Hospitals losing the war on "Superbugs": Your wallet loses, too.

Hospitals are losing the war on bacteria and it is costing you money. The Health Protection Agency (HPA), which monitors infections, is particularly worried about a group of bacteria known as "gram-negative," which are extremely common and include Escherichia coli. This bug is the most common cause of urinary tract infections, causing about 70-80% of all cystitis cases, and can also cause pneumonia and other infections. According to recent estimates, it is resistant to all antibiotics in about 12% of cases.

This new "superbug" is in addition to the cases of MRSA (methicillin-resistant Staphylococcus aureus) that has increased 62% in general hospitalized patients in recent years. A study by a University of Florida researcher found that MRSA has more than doubled between 1999 and 2005, soaring from 127,000 to nearly 280,000 cases. The study concluded that MRSA and staph infections are now "endemic, and in some cases epidemic" in many U.S. Hospitals, long-term care facilities and communities.

Hospital-acquired infections from all causes result in an estimated 90,000 deaths per year and are the sixth-leading cause of death nationally. They also increase patient suffering and the length of time patients spend in the hospital -- in addition to direct health care costs, estimated to be more than $6 billion annually.

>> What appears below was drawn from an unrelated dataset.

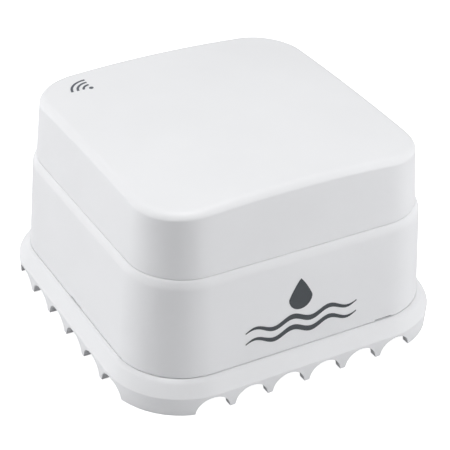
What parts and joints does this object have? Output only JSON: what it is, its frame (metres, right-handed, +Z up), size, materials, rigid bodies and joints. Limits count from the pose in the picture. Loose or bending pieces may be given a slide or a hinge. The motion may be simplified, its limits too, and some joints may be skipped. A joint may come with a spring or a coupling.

So what can the average consumer do to combat this "superbugs?" Surprisingly, plenty. Part of the problem has been the overuse of antibiotics for several decades. While many physicians and healthcare professionals have become much more judicious about prescribing these drugs, patients, too often, still demand them. Don't take them unless you really need them and make sure you finish the entire course even if you feel better. Superbugs often develop because they were not killed completely and are able to mutate to a resistant form.

And stay out of hospitals and nursing care facilities. My mother recently had a total knee replacement and left the hospital in three days. We were able to arrange for physical therapy, meals on wheels, and other services that were paid for by Medicare. It is much safer (and quieter) to return home and get in-home care than stay in a facility. It is a lot cheaper too.